If you're currently looking for technology products, you can read our latest reviews on Which? Technology.

Lack of extended warranties transparency

Under the new scheme, over a third of electrical products at John Lewis that previously didn't have a minimum two-year free warranty will get one, including games consoles, cameras, audio equipment and small appliances.

John Lewis buying director for electricals and home technology, Ed Connolly, said that a 'lack of transparency' around warranties and guarantees had left consumers 'confused':

'We're making it our mission to bring the John Lewis level of excellence and trust to electricals guarantees, which is why we're introducing a minimum two-year guarantee on all our products at no extra cost.'

John Lewis to fix faults but not accidents

The two-year guarantee covers products against any manufacturing defects that cause them to break. John Lewis will try to fix the fault or replace the product if it can't.

However, the policy does not cover accidental damage or anything deemed to be down to 'misuse'. So, if you tip a cup of coffee over your tablet, John Lewis won't fix it.

If you want accidental damage cover, you may be tempted to upgrade your protection to a paid-for extended warranty.

However, Which? believes that paid-for warranties are rarely good value and you may be able to get cheaper cover elsewhere, such as from your home insurance provider.

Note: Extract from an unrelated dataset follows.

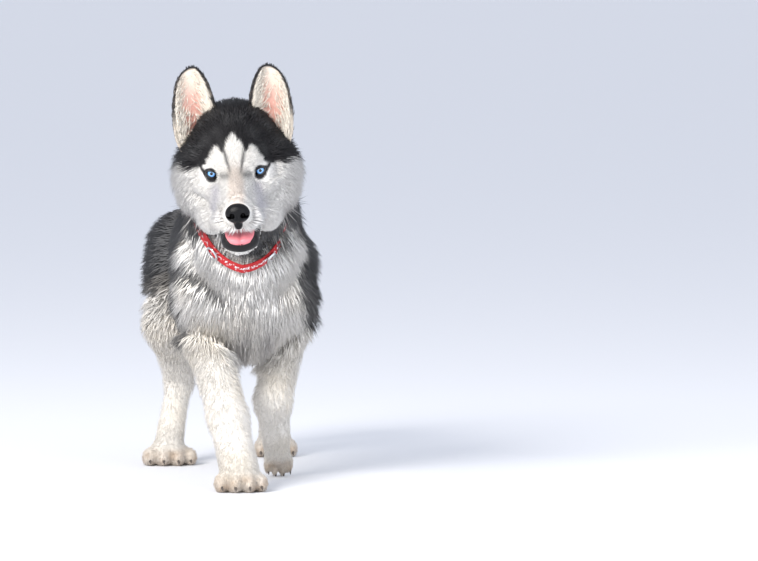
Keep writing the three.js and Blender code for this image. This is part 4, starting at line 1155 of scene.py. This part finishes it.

Which? investigates extended warranties

Earlier in the year, Which? ran a major extended warranties investigation of five high street retailers, including John Lewis, and found that on some occasions their staff did not giveaccurate information while offering paid-for extended warranty protection on products.

In a statement issued to Which? at the time, John Lewis said: 'We will take this feedback as a prompt to remind all of our selling teams of the importance of providing accurate information and offer refresher training to fill in any gaps in their knowledge.'

John Lewis offers warranties that are underwritten by a major insurance company, so you're protected if it goes bust and can complain if things go wrong. However, other warranties offer no such protection.

We want all extended warranties, paid-for guarantees and service/care plans to be fully underwritten insurance policies under the remit of the financial regulator, the Financial Conduct Authority. This would give you real peace of mind should you buy one.